Dans
l’univers complexe de la théorie positiviste du Droit, Herbert Lionel Adolphus
HART (1907-1992) tient une place centrale, quoi qu’injustement occultée par l’aura
extraordinaire, presqu’exclusive, que l’on accorde à son contemporain, Hans
KELSEN. Pur produit de l’Université d’Oxford - dont il occupa la Chaire de
Théorie du Droit de 1952 à 1968 – HART est avant tout un praticien qui perça,
sur le tard et après un parcours peu orthodoxe, dans le monde universitaire. Il
reste que son œuvre majeure, The Concept
of Law (1961), reste sans aucun doute une référence incontournable pour quiconque
cherche à comprendre ce qu’est le Droit, et la place très particulière qu’il
occupe dans l’organisation de notre société.
HART
est loin d’être un auteur consensuel, tant il s’est opposé à presque l’ensemble
des grands noms du Droit de son époque (Hans KELSEN, Ronald DWORKIN, John
RAWLS, Lord Patrick DEVLIN…). Mais son œuvre théorique n’est pas pour autant en
rupture avec ses contemporains : il partage avec eux l’ADN de la théorie
positiviste, cette idée que le Droit est avant tout un système de normes dont l’alpha et l’oméga ne peuvent être un droit idéal, conforme à la nature soit des
choses, soit de l’Homme ou soit encore d’une croyance religieuse. Ainsi, parmi
tous les systèmes normatifs envisageables, HART cherche à comprendre ce qui
fait la particularité, la spécificité des normes de Droit.
Là
où John AUSTIN (à ne pas confondre avec John Langshaw AUSTIN) avait avancé,
dans The Province of Jurisprudence
determined (1832) que toute règle de Droit se définit comme un
commandement, HART réfute cette analyse (« une dénaturation du Droit »,
dit-il) en relevant que s’il devait en être ainsi, le Droit ne serait pas
différent des ordres que donne le bandit à ses victimes aux fins qu’elles lui
remettent leur bourse (et dont la sanction serait le meurtre), ou des autorités
morales qui ordonnent aux Hommes de respecter tel ou tel principe de vie (et
dont la sanction serait la réprobation du groupe).

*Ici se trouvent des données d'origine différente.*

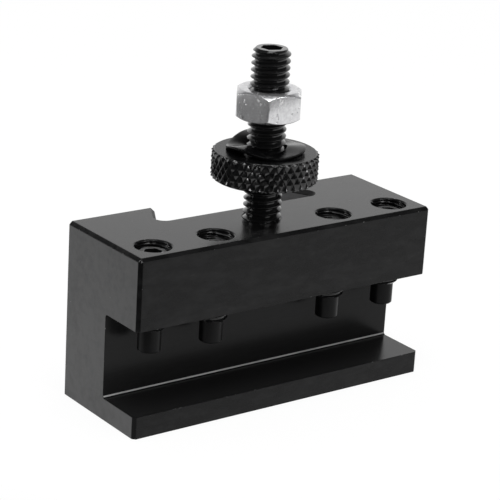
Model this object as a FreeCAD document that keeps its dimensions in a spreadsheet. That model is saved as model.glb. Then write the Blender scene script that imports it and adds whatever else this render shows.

En conséquence, HART refuse
de réduire l’idée de Droit à celle de sanction, consubstantielle au
commandement, et entrevoit qu’en réalité, le Droit se présente sous une forme
bien plus complexe.
Certes
il existe en Droit comme dans d’autres systèmes normatifs, des « règles
primaires » qui prescrivent des comportements, actifs ou passifs, sous la
forme d’obligations : « il est interdit de rouler à plus de 130 km/h
sur les autoroutes », « il est interdit de tuer », « il
faut porter assistance à ses parents »… Mais ce qui distingue le Droit des
autres systèmes normatifs, nous dit HART, c’est qu’il y existe aussi des « règles
secondaires » qui organisent la vie des règles primaires au sein du
système juridique. Parmi elles,
·
Les règles de changement, qui habilitent
certaines autorités à produire de nouvelles règles primaires, ou à modifier ou
supprimer celles qui existent déjà ;
· Les règles d’adjudication, qui habilitent certaines autorités à juger les litiges et qui fixent les procédures à suivre pour ce faire ;
· Les règles de reconnaissance, qui précisent les critères qui indiquent, de façon « positive et décisives », que telle règle primaire est bien une règle de droit ;
Dans cet ensemble, les règles de reconnaissance sont évidemment les plus fondamentales, car ce sont elles qui apposent le label « règle de Droit » sur telle ou telle norme, et qui permettent dès lors aux règles de changement et d’adjudication de jouer leur rôle. Que nous apprend HART sur ces règles si déterminantes ?
Tout
d’abord, elles représentent « une forme
de coutume judiciaire qui n’existe que si elle est acceptée et mise en pratique
par les juridictions dans leurs activités d’identification et d’application du
droit ». Nous sommes donc face à une convention sociale, adoptée et
pratiquée par les juges qui ont l’autorité d’agir ainsi.
Ensuite,
elles contiennent des critères qui, même s’ils varient d’un système de Droit à
un autre, partagent le double objectif d’une part d’identifier les règles
juridiques, d’autre part d’affirmer leur validité. Ainsi parmi ces critères, se
trouveront évidemment des critères purement formels (règle issue d’une autorité
habilitée, respect d’une procédure donnée…). Mais, nous dit HART, étant donné
que l’on entend également affirmer la validité d’une règle primaire, la règle
de changement peut aussi contenir des critères substantiels, c’est-à-dire qui
portent sur le contenu de la règle primaire, et qui sont de nature morale et/ou
politique. C’est évidemment sur ce dernier point (ce que HART appelle un « positivisme
tempéré ») que la controverse avec les positivistes les plus radicaux,
ceux qui sont les plus attachés à l’idée d’une Théorie pure du Droit (comprendre, un Droit épuré de toute considération
morale, politique, historique, sociologique…), a pris naissance. Aujourd’hui
encore, elle anime le débat doctrinal en rendant possible, au contraire de ce
que soutenait KELSEN, des interactions entre le positivisme juridique et la
considération éthique. Il nous faut, sur ce point, préciser la pensée de HART.
Si
HART fait effectivement preuve de réalisme en pointant la capacité du juge à
rétablir un lien entre l’éthique et le droit positif, il ne souscrit pas pour
autant aux affirmations du courant réaliste américain qui considère que le juge,
fondé sur son arbitraire, est l’unique créateur du droit positif. C’est que,
nous dit-il, les règles de Droit ont toutes un « noyau de signification
établie » qui lie le juge dans l’interprétation qu’il fait de celles-ci.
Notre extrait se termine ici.